The service will allow companies to create employee desktop images and upload them to an IBM data center in North Carolina or in Germany, where IBM will host and manage the images for a monthly fee.
“We’re trying to offer an infrastructure to customers that allows them to move forwards a little more quickly with desktop virtualization,” said Rick Morgan, product manager for the IBM Smart Business Desktop Cloud.
IBM doesn’t have much of its own desktop virtualization software so it built a “best of breed” product using VMware’s ESXi hypervisor, Citrix Systems’ HDX connection broker, and virtual desktop infrastructure software from Desktone. It has tested the system with thin clients from Wyse Technologies but says customers can use any type of client computer.
IBM has been building such hosted systems for clients on a custom basis, but this is the first time it will offer a pre-built desktop virtualization package for a fixed monthly fee, Morgan said.
It won’t disclose the pricing before the service goes on sale, however. Customers will be charged per desktop on a monthly basis, depending on how much processing power and memory they need. They may also need to buy assessment and planning services from IBM to get them up and running, Morgan said.
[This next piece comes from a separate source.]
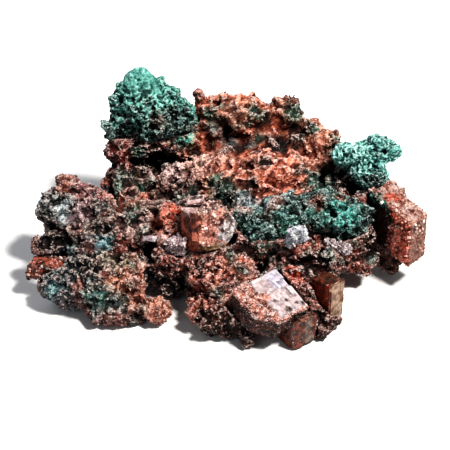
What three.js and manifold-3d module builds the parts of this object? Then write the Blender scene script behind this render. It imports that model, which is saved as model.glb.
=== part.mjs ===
// A malachite specimen: a vuggy lump of red, iron-stained rock. It carries two knobs and a crust of
// green malachite, and rhombic crystals of calcite that stand out of the rock. Millimetres, +Z up,
// +Y to the back. The origin is under the middle of the specimen, on the surface that it rests on.
import * as THREE from "three";
import Module from "manifold-3d";
import { mergeVertices } from "three/addons/utils/BufferGeometryUtils.js";

const wasm = await Module();
wasm.setup();

// Driving dimensions.
const GAP = 0.35; // clearance between the rock and what is seated in it
const ROUGH = 0.14; // height of a lump's ridges, as a share of its smallest half size
const GRAIN = 11; // spacing of the ridges that make a lump craggy
const FACET = 7; // half size of a lump for each step of fineness that it gets
const RHOMB = 12; // degrees that a crystal's faces lean from square
const BEVEL = 0.45; // broken edges of a crystal
const REACH = 200; // a length larger than the specimen
const CENTRING = [-0.24, -1.17, 0]; // brings the middle of the finished specimen over the origin

// Crossing ridges with sharp crests, between about -1 and 1, that differ from lump to lump.
function ridges(x, y, z, seed) {
  const k = Math.PI / GRAIN;
  const crest = (t) => 1 - 2 * Math.abs(Math.sin(t));
  const long = crest(k * (x + 0.6 * y - 0.3 * z) + 1.7 * seed);
  const cross = crest(k * (1.1 * y - 0.8 * x + 0.5 * z) + 2.9 * seed);
  const small = crest(k * 2.3 * (z + 0.5 * y - 0.4 * x) + 4.1 * seed);
  return 0.45 * long + 0.35 * cross + 0.2 * small;
}

// A craggy lump: centre, half sizes and roughness, grown on all sides by the given length. Taper is
// the share of its width that it loses from its foot to its top.
function lump({ at, half, rough = ROUGH, taper = 0 }, grow) {
  const fineness = Math.max(1, Math.round((half[0] + half[1] + half[2]) / 3 / FACET));
  const shape = new THREE.IcosahedronGeometry(1, fineness);
  const places = shape.getAttribute("position");
  const seed = 0.31 * at[0] + 0.17 * at[1] + 0.23 * at[2]; // a number of the lump's own
  const size = new THREE.Vector3(...half);
  const height = rough * Math.min(...half);
  for (let i = 0; i < places.count; i++) {
    const way = new THREE.Vector3().fromBufferAttribute(places, i);
    const place = way.clone().multiply(size);
    const kept = 1 - (taper * (way.z + 1)) / 2;
    const out = way.divide(size).normalize();
    place.x *= kept;
    place.y *= kept;
    place.addScaledVector(out, height * ridges(place.x, place.y, place.z, seed) + grow);
    places.setXYZ(i, place.x, place.y, place.z);
  }
  shape.translate(...at);
  return solid(shape);
}

// A rhombic crystal: a leaning block with broken edges, turned about X, then Y, then Z. The chips are
// the lengths broken off its four upright corners, from the front left corner anticlockwise.
function rhomb({ at, size, turn, lean = RHOMB, chips = [BEVEL, BEVEL, BEVEL, BEVEL] }, grow) {
  const [a, b, c] = size.map((s) => s / 2 + grow);
  const outline = new THREE.Shape();
  outline.moveTo(-a + chips[0], -b);
  outline.lineTo(a - chips[1], -b);
  outline.lineTo(a, -b + chips[1]);
  outline.lineTo(a, b - chips[2]);
  outline.lineTo(a - chips[2], b);
  outline.lineTo(-a + chips[3], b);
  outline.lineTo(-a, b - chips[3]);
  outline.lineTo(-a, -b + chips[0]);
  outline.closePath();
  const shape = new THREE.ExtrudeGeometry(outline, {
    depth: 2 * (c - BEVEL),
    bevelThickness: BEVEL,
    bevelSize: BEVEL,
    bevelOffset: -BEVEL,
    bevelSegments: 1,
  });
  shape.translate(0, 0, BEVEL - c);
  const slope = Math.tan(THREE.MathUtils.degToRad(lean));
  shape.applyMatrix4(new THREE.Matrix4().makeShear(0, slope, slope, 0, 0, 0));
  shape.rotateX(THREE.MathUtils.degToRad(turn[0]));
  shape.rotateY(THREE.MathUtils.degToRad(turn[1]));
  shape.rotateZ(THREE.MathUtils.degToRad(turn[2]));
  shape.translate(...at);
  return solid(shape);
}

// A closed shape as a solid that can be joined and cut.
function solid(shape) {
  shape.deleteAttribute("normal");
  shape.deleteAttribute("uv");
  const merged = mergeVertices(shape, 1e-4);
  return new wasm.Manifold(
    new wasm.Mesh({
      numProp: 3,
      vertProperties: merged.getAttribute("position").array,
      triVerts: new Uint32Array(merged.index.array),
    }),
  );
}

const joined = (solids) => solids.reduce((all, one) => all.add(one));
const lumps = (list, grow) => joined(list.map((one) => lump(one, grow)));

// The rock, from the back to the front.
const ROCK = [
  // Back mass: its body, the rim along its top, the knuckle beside the rim, a shoulder and a spire.
  { at: [7, 14, 12], half: [21, 14.5, 13] },
  { at: [-0.8, 25.2, 27.4], half: [5.4, 5.4, 5.9] },
  { at: [5, 25.2, 27.4], half: [5.4, 5.4, 5.9] },
  { at: [3, 24, 18], half: [10, 6, 9] },
  { at: [10, 24.5, 22], half: [6, 5, 7] },
  { at: [14.2, 25.8, 27], half: [4.8, 4.2, 5.6] },
  { at: [20.5, 22.5, 20.5], half: [6.4, 6, 7.4] },
  { at: [24, 19, 18.5], half: [5.2, 6, 7.2] },
  { at: [-6.2, 26, 28.5], half: [1.6, 1.8, 4.8] },
  { at: [-8, 24, 21], half: [6, 5.5, 7.5] },
  // Foot of the left knob.
  { at: [-16, 23.5, 17], half: [8, 5.5, 9.5] },
  { at: [-23.6, 22, 19], half: [4.2, 4.5, 5.6] },
  { at: [-26, 21.2, 19.8], half: [2.6, 2.4, 2.4] },
  { at: [-23.6, 17, 12.5], half: [5, 6, 7] },
  { at: [-22, 12, 8], half: [10, 9, 7] },
  // Middle, with the ridge in front of the left knob.
  { at: [-7, 1, 9], half: [20, 12.5, 9.5] },
  { at: [-11, 13.5, 12.5], half: [8, 5, 7.8], rough: 0.25 },
  { at: [5, -1, 12], half: [12, 9, 7] },
  { at: [22.5, 2, 9], half: [10, 10, 8] },
  { at: [27, 12, 13], half: [8, 7.5, 8] },
  { at: [32, 7, 13], half: [7, 6, 8] },
  // Left lobe: the knob behind, its cap, the small lobe at its foot, and the masses in front.
  { at: [-36.9, 4.6, 14.5], half: [7.2, 5.2, 5.8], rough: 0.3 },
  { at: [-35.8, 8.3, 19.5], half: [3, 2.2, 2.4], rough: 0.3 },
  { at: [-30, 7, 14.5], half: [5.5, 5, 5] },
  { at: [-39.8, -2.8, 10.2], half: [4.6, 3.4, 3], rough: 0.3 },
  { at: [-27, 0, 9.5], half: [12, 9, 7.5] },
  { at: [-34.5, -10.3, 5.5], half: [8, 7, 5.6], rough: 0.25 },
  { at: [-26, -11.5, 7], half: [9.5, 7.5, 7], rough: 0.2 },
  { at: [-14.8, -17, 2.7], half: [3.5, 3.4, 4], rough: 0.3 },
  { at: [-12.3, -7.6, 5], half: [5.4, 3.6, 4.2] },
  { at: [-25, -17.6, 2.5], half: [5, 4, 4], rough: 0.3 },
  { at: [-20, -16.5, 3], half: [4.2, 4, 4], rough: 0.3 },
  // Front mass, with its spike.
  { at: [-0.5, -12.5, 7.5], half: [8.8, 8.5, 8.5] },
  { at: [1.3, -19.3, 4.5], half: [9.5, 7.2, 6] },
  { at: [4.2, -25.2, 2], half: [2.2, 2.6, 3.2], rough: 0.3 },
  { at: [15, -13.6, 6.6], half: [9, 8.2, 7.2] },
  { at: [21.3, -19, 3], half: [5.6, 4.6, 4.6], rough: 0.3 },
  { at: [20, -21.6, 1.8], half: [4.2, 4, 3.4], rough: 0.3 },
  { at: [19, -9.5, 11], half: [8, 5, 4.5], rough: 0.25 },
  // Right side, with its foot.
  { at: [28.8, -0.6, 11], half: [5.4, 6.8, 7.5] },
  { at: [34, 3.5, 9], half: [4.5, 4, 6] },
  { at: [29.8, -3.8, 7.6], half: [5.6, 3.6, 4.4] },
  { at: [37, 9.4, 12.6], half: [4.4, 3.8, 7.4] },
  { at: [38.2, 0.4, 4.8], half: [3.4, 2.8, 5.4], rough: 0.2 },
];

// Hollows in the rock.
const VUGS = [
  { at: [-14, 17.5, 18], half: [5.5, 4, 3] },
  { at: [-0.7, 19.5, 27], half: [4, 2.5, 2.6] },
  { at: [16.5, 18, 24.5], half: [2.6, 2.6, 2.6] },
  { at: [29, 5.5, 21.5], half: [4.5, 3.5, 2.6] },
  { at: [-16.6, -7.5, 12], half: [1.8, 3.2, 2.4] },
  { at: [20, -14.5, 11.5], half: [4, 4, 2] },
];

// The left knob comes to a blunt peak.
const KNOB_LEFT = [
  { at: [-19.7, 26, 34.4], half: [7.6, 5.8, 6.3], rough: 0.06, taper: 0.62 },
  { at: [-15.4, 26, 32.6], half: [4.4, 3.8, 4] },
  { at: [-17.8, 24.6, 29.4], half: [7.6, 5.4, 6] },
  { at: [-12.5, 25, 30.2], half: [3.2, 4, 3.8] },
  { at: [-25.3, 25.3, 30], half: [2.2, 2.6, 3.7] },
  { at: [-24, 24.5, 25.8], half: [4, 3.8, 4.2] },
  { at: [-16.5, 24, 26.5], half: [6.5, 5, 4] },
  { at: [-10.2, 23.5, 27.6], half: [3.6, 4, 3.8] },
];
const KNOB_RIGHT = [
  { at: [34.6, 11, 27.6], half: [3.8, 3.8, 3.4] },
  { at: [37.4, 11, 26.6], half: [2.4, 3, 2.6] },
  { at: [31, 10, 26.2], half: [4.6, 4.2, 3.6] },
  { at: [27.4, 11, 25.4], half: [3.6, 3.4, 2.8] },
  { at: [32.5, 8, 22.6], half: [5, 3.8, 3.2] },
];
const CRUST = [
  { at: [27, -1, 16.5], half: [5.8, 6, 5] },
  { at: [21, 1, 17], half: [7, 6, 5] },
  { at: [14, 0, 16.5], half: [7, 6, 5] },
  { at: [8, -3, 16], half: [6, 5, 4.6] },
];

const CRYSTALS = {
  crystal_right: { at: [38.6, 0.7, 14], size: [14.4, 6.4, 12], turn: [0, 0, -52], lean: -8 },
  crystal_front: {
    at: [9.2, -22.3, 8.3],
    size: [13.2, 12.3, 5.4],
    turn: [19, 2, 42],
    lean: 2,
    chips: [4, BEVEL, BEVEL, BEVEL],
  },
  crystal_centre: { at: [-3.6, -5.7, 17.6], size: [11, 7, 9.4], turn: [-13, 9, 31], lean: 3 },
  crystal_hopper: { at: [-6.5, -3.5, 22.5], size: [4.4, 3, 3], turn: [10, 0, 0] },
  crystal_lilac: { at: [-10.2, -7.4, 13.8], size: [4.6, 4, 4.6], turn: [15, 0, -20] },
  crystal_shard: { at: [24.8, -8.4, 14.2], size: [6.4, 2, 2], turn: [0, 18, -32] },
  crystal_flake: { at: [-16.6, -6.4, 14.8], size: [3.6, 1.6, 1.3], turn: [20, 0, -10] },
  crystal_white: { at: [15.3, -11.5, 19], size: [4, 3, 4.5], turn: [20, 0, 20] },
  crystal_left: { at: [-39.8, -7.3, 7.6], size: [8, 4.5, 4.2], turn: [0, 5, -10] },
  crystal_lower: { at: [15.2, -22.9, 4], size: [6.8, 7.6, 7.6], turn: [-1, -2, 33], lean: 4 },
  crystal_amber: { at: [22.2, -17.6, 7.4], size: [6.2, 4.6, 10.4], turn: [0, 0, -45], lean: 5 },
};

// Pieces are placed in turn, each cut clear of those placed before it, so that they never touch.
const below = solid(new THREE.BoxGeometry(REACH, REACH, REACH).translate(0, 0, -REACH / 2));
let taken = below;
function placed(shapeOf) {
  const piece = shapeOf(0).subtract(taken);
  taken = taken.add(shapeOf(GAP));
  return piece;
}

function mesh(name, made, material) {
  const { numProp, vertProperties, triVerts } = made.getMesh();
  const shape = new THREE.BufferGeometry();
  const places = new Float32Array((vertProperties.length / numProp) * 3);
  for (let i = 0; i < places.length / 3; i++) {
    places.set(vertProperties.subarray(i * numProp, i * numProp + 3), i * 3);
  }
  shape.setAttribute("position", new THREE.BufferAttribute(places, 3));
  shape.setIndex(new THREE.BufferAttribute(triVerts, 1));
  const flat = shape.toNonIndexed();
  flat.computeVertexNormals();
  const one = new THREE.Mesh(flat, material);
  one.name = name;
  return one;
}

const ironRock = new THREE.MeshStandardMaterial({ color: 0x9a5a48, roughness: 0.9, metalness: 0 });
const malachite = new THREE.MeshStandardMaterial({ color: 0x3fa287, roughness: 0.8, metalness: 0 });
const calcite = new THREE.MeshStandardMaterial({ color: 0xc9a79a, roughness: 0.4, metalness: 0 });

const specimen = new THREE.Group();
specimen.position.set(...CENTRING);
for (const [name, one] of Object.entries(CRYSTALS)) {
  specimen.add(mesh(name, placed((grow) => rhomb(one, grow)), calcite));
}
specimen.add(mesh("malachite_knob_left", placed((grow) => lumps(KNOB_LEFT, grow)), malachite));
specimen.add(mesh("malachite_knob_right", placed((grow) => lumps(KNOB_RIGHT, grow)), malachite));
specimen.add(mesh("malachite_crust", placed((grow) => lumps(CRUST, grow)), malachite));
specimen.add(mesh("matrix", placed((grow) => lumps(ROCK, grow).subtract(lumps(VUGS, 0))), ironRock));

export default specimen;
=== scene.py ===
# A malachite specimen: red, iron-stained rock that carries two knobs and a crust of green malachite,
# rhombic calcite crystals, and a druse of thousands of tiny crystals over nearly all of it.
import math

import bpy
import numpy as np
from mathutils import Euler, Matrix, Vector, noise


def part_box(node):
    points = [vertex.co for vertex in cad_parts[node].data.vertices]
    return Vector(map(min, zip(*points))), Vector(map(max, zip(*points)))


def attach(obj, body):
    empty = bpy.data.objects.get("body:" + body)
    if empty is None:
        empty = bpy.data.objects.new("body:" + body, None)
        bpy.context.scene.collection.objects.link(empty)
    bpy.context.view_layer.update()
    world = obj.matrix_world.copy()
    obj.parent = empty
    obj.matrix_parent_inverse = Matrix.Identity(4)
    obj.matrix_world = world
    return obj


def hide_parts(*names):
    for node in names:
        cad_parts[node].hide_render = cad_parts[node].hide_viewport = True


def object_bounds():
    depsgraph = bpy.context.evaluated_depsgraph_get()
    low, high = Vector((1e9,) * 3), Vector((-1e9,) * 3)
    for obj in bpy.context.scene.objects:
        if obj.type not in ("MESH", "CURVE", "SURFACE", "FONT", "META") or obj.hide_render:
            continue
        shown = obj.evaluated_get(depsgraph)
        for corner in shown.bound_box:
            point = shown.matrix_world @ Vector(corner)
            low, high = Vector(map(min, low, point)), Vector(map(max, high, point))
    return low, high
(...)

Jeff Boles, an industry analyst with Taneja Group, said the service from IBM could encourage more companies to virtualize desktops. “Large enterprises are only going to be comfortable going into this if there’s someone with IBM’s scale behind it, so I think that makes this offer quite compelling,” he said.
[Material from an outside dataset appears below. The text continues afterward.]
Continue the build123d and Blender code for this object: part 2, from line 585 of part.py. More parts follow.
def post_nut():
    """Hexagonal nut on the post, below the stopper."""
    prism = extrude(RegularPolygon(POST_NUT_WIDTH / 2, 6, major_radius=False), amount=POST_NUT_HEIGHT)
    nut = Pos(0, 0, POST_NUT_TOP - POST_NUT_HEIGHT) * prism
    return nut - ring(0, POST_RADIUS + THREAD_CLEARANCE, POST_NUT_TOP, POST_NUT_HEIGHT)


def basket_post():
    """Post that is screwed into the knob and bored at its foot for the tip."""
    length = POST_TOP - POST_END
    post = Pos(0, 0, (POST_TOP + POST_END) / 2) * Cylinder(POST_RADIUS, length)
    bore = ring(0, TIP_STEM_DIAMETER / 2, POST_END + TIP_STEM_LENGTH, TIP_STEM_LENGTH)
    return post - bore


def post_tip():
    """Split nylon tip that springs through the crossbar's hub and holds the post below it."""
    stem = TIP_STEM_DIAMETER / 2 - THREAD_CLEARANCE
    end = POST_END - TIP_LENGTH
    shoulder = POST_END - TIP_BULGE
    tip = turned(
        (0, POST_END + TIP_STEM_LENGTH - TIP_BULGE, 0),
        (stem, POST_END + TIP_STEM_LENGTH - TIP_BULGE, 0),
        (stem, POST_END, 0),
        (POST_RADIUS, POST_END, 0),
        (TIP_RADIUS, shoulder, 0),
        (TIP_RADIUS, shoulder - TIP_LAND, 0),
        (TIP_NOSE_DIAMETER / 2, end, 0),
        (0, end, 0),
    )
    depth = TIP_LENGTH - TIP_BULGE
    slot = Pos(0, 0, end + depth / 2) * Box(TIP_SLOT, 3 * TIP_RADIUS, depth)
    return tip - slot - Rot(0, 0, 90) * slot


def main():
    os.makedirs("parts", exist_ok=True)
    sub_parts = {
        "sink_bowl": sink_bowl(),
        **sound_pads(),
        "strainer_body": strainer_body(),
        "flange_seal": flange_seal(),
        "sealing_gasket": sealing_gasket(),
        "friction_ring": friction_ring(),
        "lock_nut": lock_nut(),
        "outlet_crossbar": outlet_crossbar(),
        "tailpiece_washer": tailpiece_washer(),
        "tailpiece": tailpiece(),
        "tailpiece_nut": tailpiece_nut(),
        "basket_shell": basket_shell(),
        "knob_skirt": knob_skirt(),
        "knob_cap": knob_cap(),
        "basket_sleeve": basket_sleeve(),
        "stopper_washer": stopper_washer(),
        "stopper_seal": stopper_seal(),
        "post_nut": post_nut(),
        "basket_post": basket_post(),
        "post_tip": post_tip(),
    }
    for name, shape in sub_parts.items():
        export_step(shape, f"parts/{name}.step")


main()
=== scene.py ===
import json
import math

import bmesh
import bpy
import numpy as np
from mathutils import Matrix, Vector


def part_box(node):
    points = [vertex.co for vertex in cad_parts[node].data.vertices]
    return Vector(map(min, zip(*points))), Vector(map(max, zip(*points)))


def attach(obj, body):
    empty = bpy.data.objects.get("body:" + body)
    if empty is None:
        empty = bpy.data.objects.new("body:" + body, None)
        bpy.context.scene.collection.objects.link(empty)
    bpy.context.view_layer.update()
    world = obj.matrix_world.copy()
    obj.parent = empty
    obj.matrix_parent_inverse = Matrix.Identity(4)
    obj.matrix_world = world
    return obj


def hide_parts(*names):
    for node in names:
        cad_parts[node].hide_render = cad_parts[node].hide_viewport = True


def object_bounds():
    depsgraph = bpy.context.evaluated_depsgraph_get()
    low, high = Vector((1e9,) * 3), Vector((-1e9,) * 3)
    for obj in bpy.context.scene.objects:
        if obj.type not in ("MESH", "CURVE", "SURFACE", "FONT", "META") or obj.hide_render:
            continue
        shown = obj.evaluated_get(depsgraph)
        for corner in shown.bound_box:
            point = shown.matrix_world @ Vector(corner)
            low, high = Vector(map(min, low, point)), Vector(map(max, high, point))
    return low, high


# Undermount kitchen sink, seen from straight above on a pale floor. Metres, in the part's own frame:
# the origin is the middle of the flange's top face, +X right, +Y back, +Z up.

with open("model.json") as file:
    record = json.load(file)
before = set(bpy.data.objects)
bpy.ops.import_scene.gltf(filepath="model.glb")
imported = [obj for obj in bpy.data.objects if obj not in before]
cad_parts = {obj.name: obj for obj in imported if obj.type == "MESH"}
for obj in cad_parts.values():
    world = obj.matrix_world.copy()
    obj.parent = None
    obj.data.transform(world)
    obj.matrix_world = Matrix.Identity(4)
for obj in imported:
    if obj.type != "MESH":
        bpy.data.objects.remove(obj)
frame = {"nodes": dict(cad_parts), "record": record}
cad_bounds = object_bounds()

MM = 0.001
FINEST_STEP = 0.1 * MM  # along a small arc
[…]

The service will appeal most to companies that have fairly standardized desktop images, such as call centers, and which already use some type of hosted desktop management services, Boles said. “I think in those cases it could be quite profitable for IBM and more efficient and economical for the customer,” he said.
While IBM will host the desktop images and manage the virtualized servers and storage they run on, customers can continue to use the directory and authentication systems they have in their own data centers.
“If the customer has mature authentication and data management schemes they can continue to use those without having to outsource all of that,” he said.
Customers will need to sign up for at least 50 desktops to use the service, IBM said. For companies that don’t want their desktops hosted at IBM’s data center, for regulatory or other reasons, IBM will provide the hardware at the customer site and manage it there, Morgan said.